All serious historians believe that Lee Harvey Oswald shot President Kennedy, alone and unaided.
Since 2000, five tenured academic historians have published books on JFK’s assassination. Four of the five concluded that a conspiracy was behind the 35th president’s murder. David Kaiser of the Naval War College, author of The Road to Dallas: The Assassination of John F. Kennedy (2008), concluded that Kennedy was killed in plot involving disgruntled CIA operatives and organized crime figures. Michael Kurtz of Southeastern Louisiana University came to the same conclusion in his 2006 book, The JFK Assassination Debates: Lone Gunman Versus Conspiracy. In Breach of Trust: How the Warren Commission Failed the Nation and Why (2005), Gerald McKnight of Hood College suggested that a high-level plot involving senior U.S. intelligence officials was probably responsible for the president’s death. In his 2003 book about photographic evidence, The Zapruder Film: Reframing JFK’s Assassination, David Wrone of the University of Wisconsin-Stevens Point argued that the famous amateur film footage of the assassination proves that Kennedy was hit by gunfire from two different directions. Wrone did not advocate a theory of who was responsible.

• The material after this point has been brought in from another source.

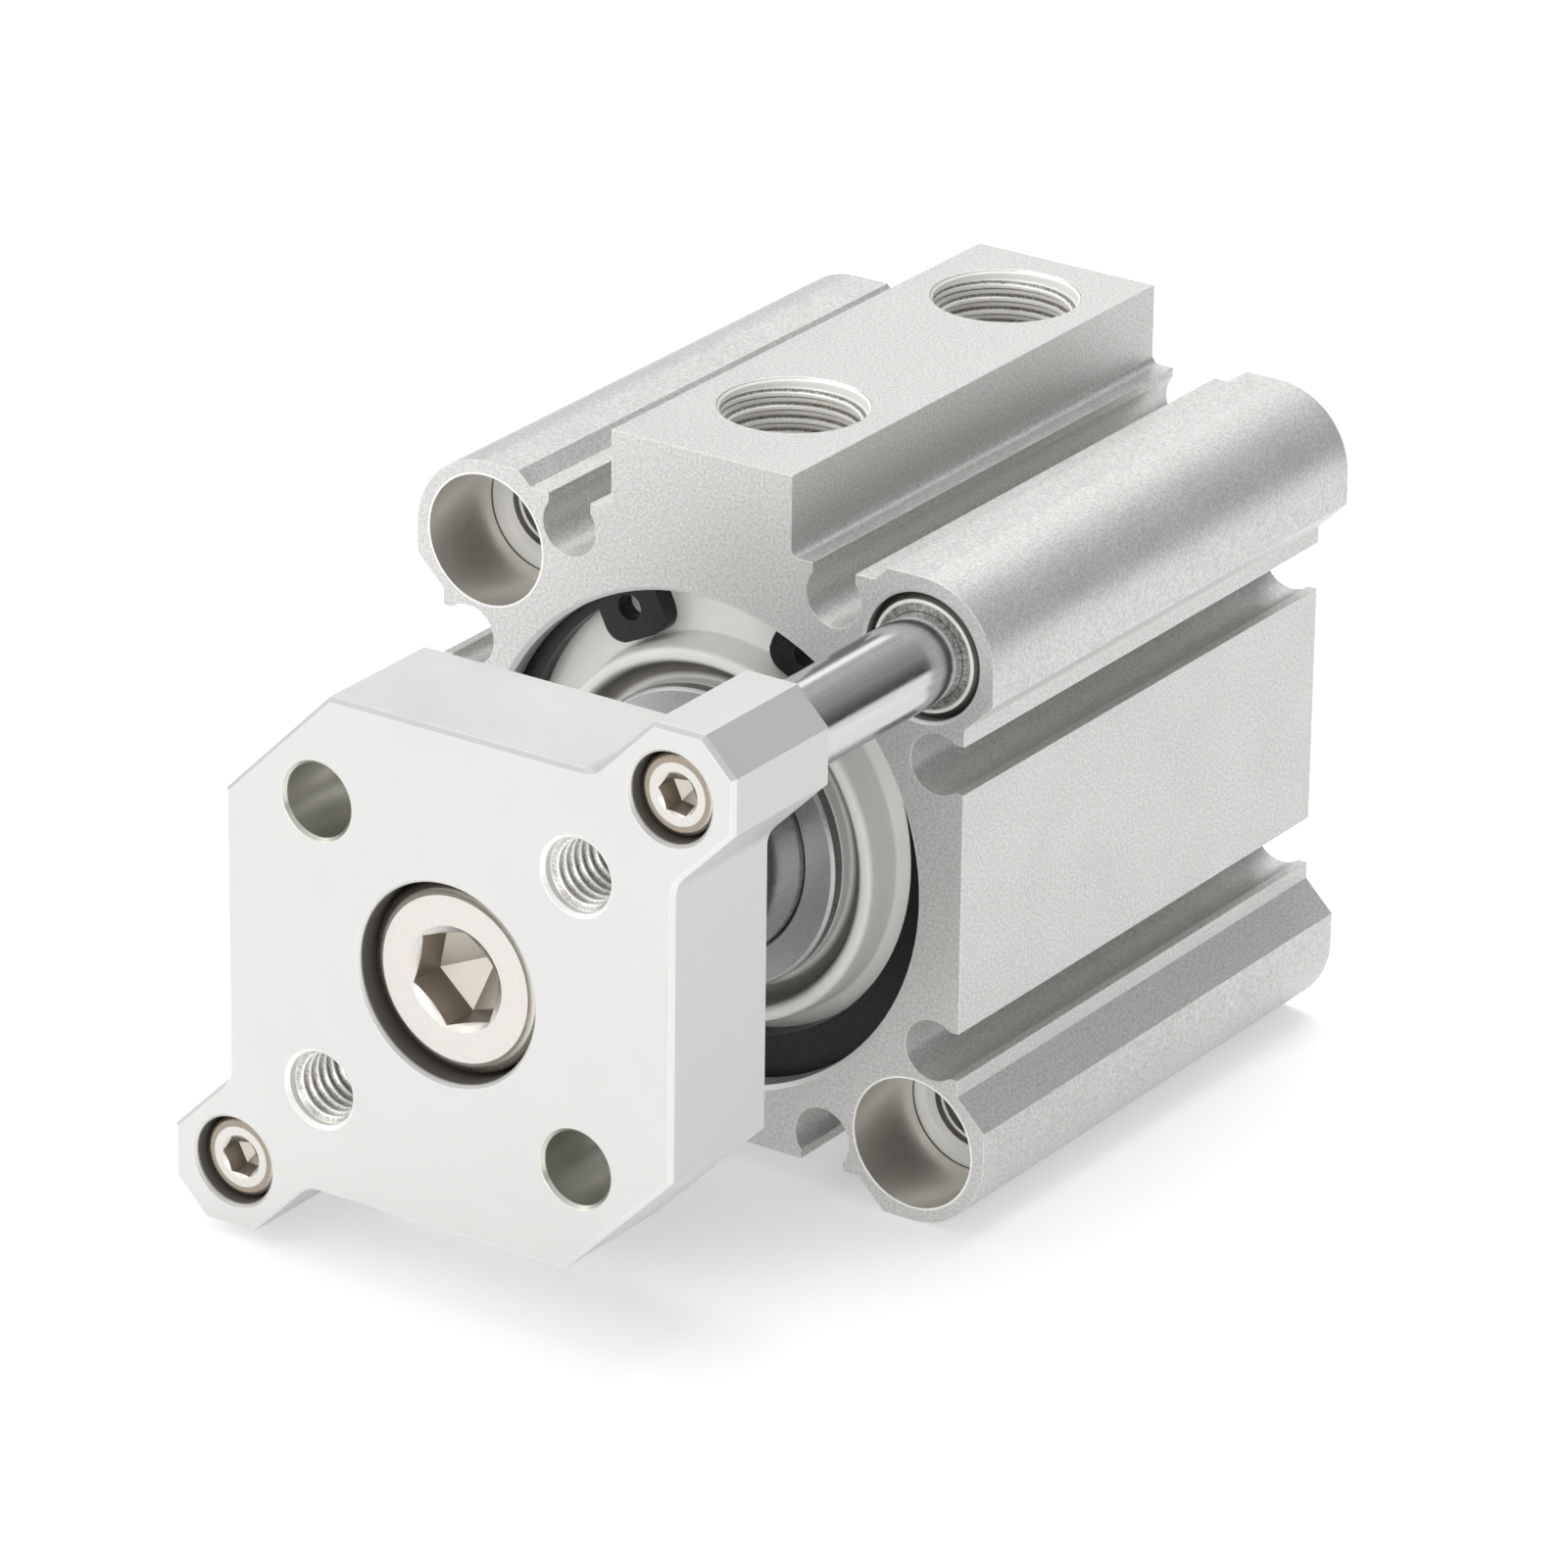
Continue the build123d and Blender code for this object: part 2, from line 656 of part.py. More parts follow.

No one high-up in the U.S. government ever thought there was a conspiracy behind JFK’s murder.
In fact, many senior U.S. officials concluded that there had been a plot but rarely talked about it openly. Kennedy’s successor, Lyndon Johnson told many people that he did not believe the lone-gunman explanation. The president’s brother Robert and widow Jacqueline also believed that he had been killed by domestic political enemies. Senators Richard Russell of Georgia and Russell Long of Louisiana both rejected official accounts of the assassination. Other skeptics include Joseph Califano, the Secretary of Army in 1963; H.R. Haldeman, the chief of staff to President Richard Nixon; Col. L. Fletcher Prouty, chief of Pentagon special operations in 1963; and Winston Scott, chief of the CIA’s station in Mexico City. Scott concluded in an unpublished memoir that Oswald had, indeed, been just a patsy.

Former Los Angeles County prosecutor Vincent Bugliosi refuted all JFK conspiracy theories in Reclaiming History.
In the course of 1,600 pages Bugliosi effectively refuted many unfounded conspiracy scenarios and reasserted the lone gunman conclusions of the Warren Commission. But he has never engaged the extensive scholarship of Commission skeptics such as journalist David Talbot, historian Kaiser, historian John Newman, or biographer Anthony Summers, or analyzed the innovative research of attorney William Simpich.

All the CIA’s records related to the Kennedy assassination have been made public.
In a sworn affidavit, Delores Nelson, the CIA’s chief information officer, stated that the Agency has approximately 1,100 assassination-related documents that it plans to keep under wraps until 2017, if not longer. These files — containing more than 2,000 pages of material — cannot be made public for reasons, Nelson says, of national security. In other words, somewhere in the Washington metropolitan area there is a collection of CIA documents related to JFK’s murder that, if collated, would stand about ten inches tall.

As Jeff writes, “That’s not a conspiracy theory or a myth. It’s a fact.” I suppose I know where he’s going to be seven years from now. I’m looking forward to hearing what he’s learned.